Exercise aim
In the listing below, find the line holding "for thing in" and the line holding "points = [vertex.co". Write out those two lines and all lines between, exactly, and nothing more.

Source excerpt
>> begin

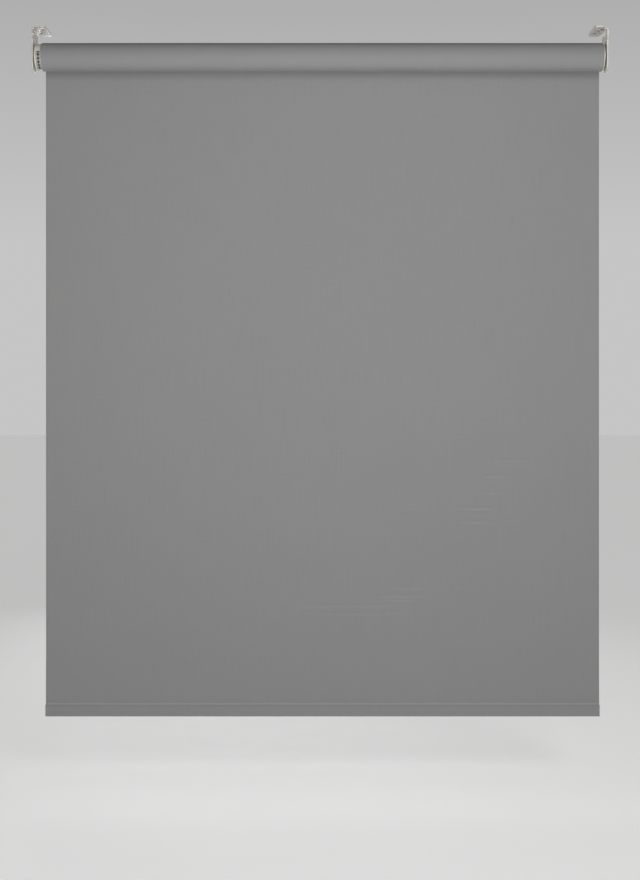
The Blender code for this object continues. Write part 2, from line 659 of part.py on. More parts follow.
def add_idle_pin(axis, material):
    profile = [
        (PIN_TIP, 0.0),
        (PIN_TIP, PIN_RADIUS - PIN_TIP_CHAMFER),
        (PIN_TIP - PIN_TIP_CHAMFER, PIN_RADIUS),
        (PIN_COLLAR_START, PIN_RADIUS),
        (PIN_COLLAR_START, PIN_COLLAR_RADIUS),
        (PIN_COLLAR_END, PIN_COLLAR_RADIUS),
        (PIN_COLLAR_END, PIN_TAIL_RADIUS),
        (PIN_END, PIN_TAIL_RADIUS),
        (PIN_END, 0.0),
    ]
    turned_shape("idle_pin", profile, axis, material)


# ---- Hanging fabric and bottom bar --------------------------------------------------------------------


def add_sheet(material):
    """The hanging fabric, from where it leaves the back of the roll down to the hem."""
    height = AXIS_Z - SHEET_BOTTOM_Z
    shape = bmesh.new()
    bmesh.ops.create_cube(shape, size=1.0)
    bmesh.ops.scale(shape, verts=shape.verts, vec=(TUBE_END - TUBE_START, FABRIC_THICKNESS, height))
    bmesh.ops.translate(shape, verts=shape.verts, vec=(0.0, 0.0, -height / 2))
    mesh = bpy.data.meshes.new("fabric_sheet")
    shape.to_mesh(mesh)
    shape.free()
    mesh.materials.append(material)
    sheet = bpy.data.objects.new("fabric_sheet", mesh)
    place(sheet, None, ((TUBE_START + TUBE_END) / 2, SHEET_Y, AXIS_Z))


def pocket_outline():
    """The hem seen along X: a loop round the bar, and the two welded layers above it at the back."""
    straight = (BAR_HEIGHT - BAR_THICKNESS) / 2
    weld_front = POCKET_RADIUS - 2 * FABRIC_THICKNESS
    weld_top = HEM_TOP_Z - BAR_Z
    steps = SMALL_ROUND_STEPS // 2
    front_shoulder = arc(POCKET_RADIUS, math.pi / 2, math.pi, steps, (0.0, straight))
    underside = arc(POCKET_RADIUS, math.pi, math.tau, steps, (0.0, -straight))
    layers = [(POCKET_RADIUS, weld_top), (weld_front, weld_top), (weld_front, straight + POCKET_RADIUS)]
    return layers + front_shoulder + underside


def add_hem(bar_frame, fabric_material, bar_material, cap_material):
    """The fabric loop, the bar in it and the caps in the bar's ends. The frame is at the bar's middle."""
    hollow = stadium(BAR_HEIGHT + 2 * FIT, BAR_THICKNESS + 2 * FIT)
    flat_shape("hem_pocket", [pocket_outline(), hollow], TUBE_START, TUBE_END, bar_frame, fabric_material)
    bar_edges = [stadium(BAR_HEIGHT, BAR_THICKNESS)]
    bar_edges.append(stadium(BAR_HEIGHT - 2 * BAR_WALL, BAR_THICKNESS - 2 * BAR_WALL))
    bar_inset = BAR_CAP_FLANGE + FIT
    flat_shape("bottom_bar", bar_edges, TUBE_START + bar_inset, TUBE_END - bar_inset, bar_frame, bar_material)
    tongue_edge = stadium(BAR_HEIGHT - 2 * (BAR_WALL + FIT), BAR_THICKNESS - 2 * (BAR_WALL + FIT))
    for name, end, inward in (("bar_cap_left", TUBE_START, 1), ("bar_cap_right", TUBE_END, -1)):
        flange_ends = (end, end + inward * BAR_CAP_FLANGE)
        cap = flat_shape(name, [stadium(BAR_HEIGHT, BAR_THICKNESS)], *flange_ends, bar_frame, cap_material)
        tongue_ends = (flange_ends[1] - inward * JOIN_OVERLAP, flange_ends[1] + inward * BAR_CAP_TONGUE)
        combine(cap, flat_shape(name + "_tongue", [tongue_edge], *tongue_ends, bar_frame), "UNION")


# ---- The whole blind ----------------------------------------------------------------------------------


def add_blind():
    steel = new_material("bracket_steel", (0.55, 0.54, 0.50), 0.45, 0.6)
    plastic = new_material("clutch_plastic", (0.50, 0.50, 0.46), 0.5)
    spring = new_material("spring_steel", (0.45, 0.45, 0.46), 0.35, 1.0)
    aluminium = new_material("tube_aluminium", (0.70, 0.70, 0.71), 0.35, 1.0)
    fabric = new_material("fabric", (0.24, 0.24, 0.24), 0.9)
    caps = new_material("cap_plastic", (0.22, 0.22, 0.22), 0.5)

    left_mount = new_empty("left_mount", (LEFT_FACE, 0.0, 0.0))
    right_mount = new_empty("right_mount", (RIGHT_FACE, 0.0, 0.0), (0.0, 0.0, math.pi))
    add_bracket("left_bracket", left_mount, square(CORE_BOSS_SIDE + 2 * FIT), steel)
    add_bracket("right_bracket", right_mount, circle(PIN_RADIUS + FIT, steps=SMALL_ROUND_STEPS), steel)

    on_axis = (0.0, 0.0, AXIS_Z)
    still_axis = new_empty("still_axis", on_axis)
    add_clutch_core(still_axis, plastic)
    add_chain_guard(still_axis, plastic)
    add_core_washer_and_screw(still_axis, spring)
    add_idle_bush(still_axis, plastic)
    add_bush_cap(still_axis, plastic)
    add_circlip(still_axis, spring)
    coil(
        "idle_spring", PIN_SPRING_RADIUS, PIN_SPRING_WIRE, PIN_SPRING_START, PIN_SPRING_END,
        PIN_SPRING_TURNS, 0.0, 0.0, still_axis, spring,
    )

    wheel_axis = new_empty("wheel_axis", on_axis)
    add_chain_wheel(wheel_axis, plastic)
    add_wrap_springs(wheel_axis, spring)

    roller_axis = new_empty("roller_axis", on_axis)
    add_drive_sleeve(roller_axis, plastic)
    add_roller(roller_axis, aluminium, caps, fabric)
    add_idle_plug(roller_axis, plastic)

    pin_axis = new_empty("pin_axis", on_axis)
    add_idle_pin(pin_axis, spring)

    add_sheet(fabric)
    bar_frame = new_empty("bar_frame", (0.0, POCKET_Y, BAR_Z))
    add_hem(bar_frame, fabric, aluminium, caps)


for thing in list(bpy.data.objects):
    bpy.data.objects.remove(thing, do_unlink=True)
parts = new_collection("roller_blind")
cutters = new_collection("cutters")
add_blind()
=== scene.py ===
# %% [markdown]
# # A roller blind, hung and lowered
#
# A roller blind is a strip of stiffened cloth wound on an aluminium tube. Two steel brackets hold the tube
# under a ceiling. A chain clutch turns it at the left end, a sprung pin carries it at the right end, and a
# flat bar in the hem keeps the cloth straight. The moving frame of the blind is already made, to size, and is
# loaded first. Everything below dresses that frame: cloth, smoother hardware and the finishes.

# %% Load the frame
import math

import bmesh
import bpy
from mathutils import Matrix, Vector


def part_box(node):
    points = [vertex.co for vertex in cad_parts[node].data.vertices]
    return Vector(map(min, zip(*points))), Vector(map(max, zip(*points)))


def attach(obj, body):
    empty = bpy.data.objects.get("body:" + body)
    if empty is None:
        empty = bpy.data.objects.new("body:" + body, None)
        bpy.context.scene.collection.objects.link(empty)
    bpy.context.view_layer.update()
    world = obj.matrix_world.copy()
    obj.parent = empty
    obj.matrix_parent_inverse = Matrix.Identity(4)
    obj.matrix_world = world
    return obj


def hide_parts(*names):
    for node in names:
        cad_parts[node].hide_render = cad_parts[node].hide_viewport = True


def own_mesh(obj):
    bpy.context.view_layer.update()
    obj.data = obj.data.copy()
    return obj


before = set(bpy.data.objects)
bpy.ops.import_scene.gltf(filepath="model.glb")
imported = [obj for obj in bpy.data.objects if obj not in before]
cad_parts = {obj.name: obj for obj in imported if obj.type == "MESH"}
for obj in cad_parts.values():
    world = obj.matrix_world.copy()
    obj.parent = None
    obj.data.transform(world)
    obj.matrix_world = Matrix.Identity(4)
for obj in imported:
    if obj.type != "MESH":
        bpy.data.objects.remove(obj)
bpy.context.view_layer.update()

# %% [markdown]
# ## Where things are
#
# The origin is on the ceiling, midway between the brackets. X runs along the roller, -Y is the room and +Z is
# up. Sizes are read from the frame's own pieces, so that every new piece fits what it stands for.

# %% Places along the blind
AXIS_Z = sum(corner.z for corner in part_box("roller_tube")) / 2
AXIS = Vector((0.0, 0.0, AXIS_Z))
TUBE_RADIUS = (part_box("roller_tube")[1].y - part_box("roller_tube")[0].y) / 2
ROLL_LEFT, ROLL_RIGHT = (corner.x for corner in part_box("fabric_roll"))
CLOTH_WIDTH = ROLL_RIGHT - ROLL_LEFT
CLOTH_MIDDLE = (ROLL_LEFT + ROLL_RIGHT) / 2
HEM_BOTTOM, HEM_TOP = (corner.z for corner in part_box("hem_pocket"))
print(f"axis {AXIS_Z:.4f}, cloth {CLOTH_WIDTH:.4f} wide, hem from {HEM_TOP:.4f} to {HEM_BOTTOM:.4f}")

# %% [markdown]
# ## Camera
#
# The blind is seen square on from a little over two metres, at half its height. A small shift keeps the
# uprights parallel while the blind sits high in the picture.

# %% Camera
CAMERA_PLACE = (0.0106, -2.450, -0.670)
CAMERA_LENS = 57.38
CAMERA_SHIFT = (-6 / 880, -26 / 880)

camera_data = bpy.data.cameras.new("camera")
camera_data.lens = CAMERA_LENS
camera_data.sensor_width = 36.0
camera_data.shift_x, camera_data.shift_y = CAMERA_SHIFT
camera = bpy.data.objects.new("camera", camera_data)
camera.location = CAMERA_PLACE
camera.rotation_euler = (math.pi / 2, 0.0, 0.0)
bpy.context.scene.collection.objects.link(camera)
bpy.context.scene.camera = camera
print("camera", tuple(round(value, 3) for value in camera.location), "lens", CAMERA_LENS)

# %% [markdown]
# ## Light
#
# A blind hangs under a ceiling, so little light reaches the top of its roll. Most comes from the room in
# front and off the floor. So the pale sky is bright at the horizon and dim overhead. A large soft lamp high
# in front gives the roll its short soft shadow on the cloth. A wide one stands low, and a narrow beam from
# near the floor reaches under the roll, which is brightest just below its middle. A weak lamp behind keeps
# the blind's back and its brackets from going dark.

# %% Sky
SKY_LEVEL, OVERHEAD_LEVEL = 0.56, 0.14
SKY_FADE = (0.12, 0.62)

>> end

Answer
for thing in list(bpy.data.objects):
    bpy.data.objects.remove(thing, do_unlink=True)
parts = new_collection("roller_blind")
cutters = new_collection("cutters")
add_blind()
=== scene.py ===
# %% [markdown]
# # A roller blind, hung and lowered
#
# A roller blind is a strip of stiffened cloth wound on an aluminium tube. Two steel brackets hold the tube
# under a ceiling. A chain clutch turns it at the left end, a sprung pin carries it at the right end, and a
# flat bar in the hem keeps the cloth straight. The moving frame of the blind is already made, to size, and is
# loaded first. Everything below dresses that frame: cloth, smoother hardware and the finishes.

# %% Load the frame
import math

import bmesh
import bpy
from mathutils import Matrix, Vector


def part_box(node):
    points = [vertex.co for vertex in cad_parts[node].data.vertices]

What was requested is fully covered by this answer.